Twitter: Twitter is a good way for companies to provide in-the-moment communications. It’s also good to use for deals and promotions, if that’s something your audience responds to, said Wright. Melton adds, “If you are taking the time to be on Facebook, yes, go ahead and add Twitter.” If you have a Generation X audience (ages 30 up to about 50) or younger, you should be on Twitter, Soto said.
LinkedIn: Make sure your business page is cleaned up and up-to-date, Wright said. Your company should have a stan-dardized version of the company page that employees are linking to on their own profiles.
Pinterest: The platform is effective primarily if your business lends itself to being displayed visually, and if your business can be an effective curator of other content to lead conversations as a brand.

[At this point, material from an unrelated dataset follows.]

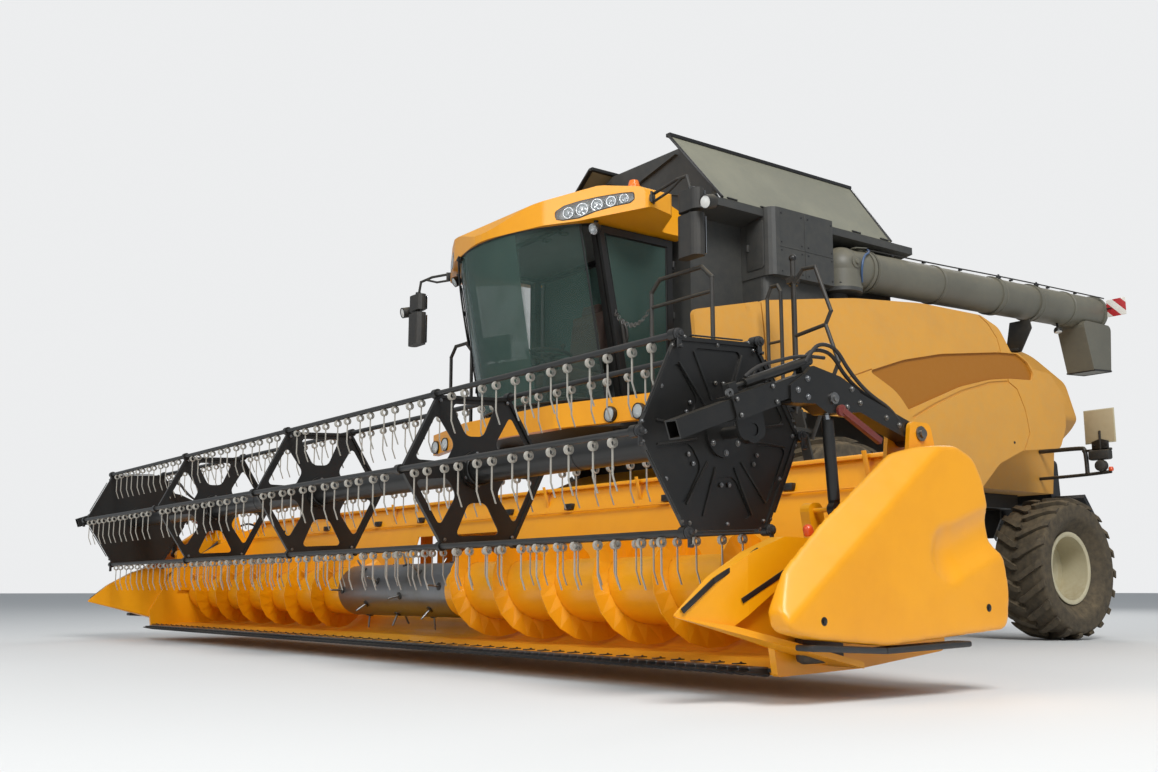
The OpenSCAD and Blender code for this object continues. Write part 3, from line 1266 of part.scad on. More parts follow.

Google Plus: Although the platform has a lot of users, it hasn’t gained much business traction, Wright said. But being active on the site can help your search engine ranking. Soto is of the belief that Google Plus has turned into the next big thing in social media, and businesses are missing the boat. And even though there isn’t a lot of business interaction, there is interaction among people who are representing businesses. But when weighing the time you have to be on social media, “I would say you don’t need to have it,” Melton said.
Instagram: If your demographic is teenagers or college students, your business should consider Instagram, Melton said. Wright warns that your Instagram content should be different than what you share on Facebook or Twitter. Of note, Instagram just added the ability to post 15-second videos.
Vine: Vine, a product of Twitter, has generated buzz lately. It allows users to post videos that are six seconds or less in length. Social media marketers seem to be keeping an eye on it. Templeton pointed out a campaign done by Lowe’s Cos. Inc. where the company posted short “how-to” home improvement videos.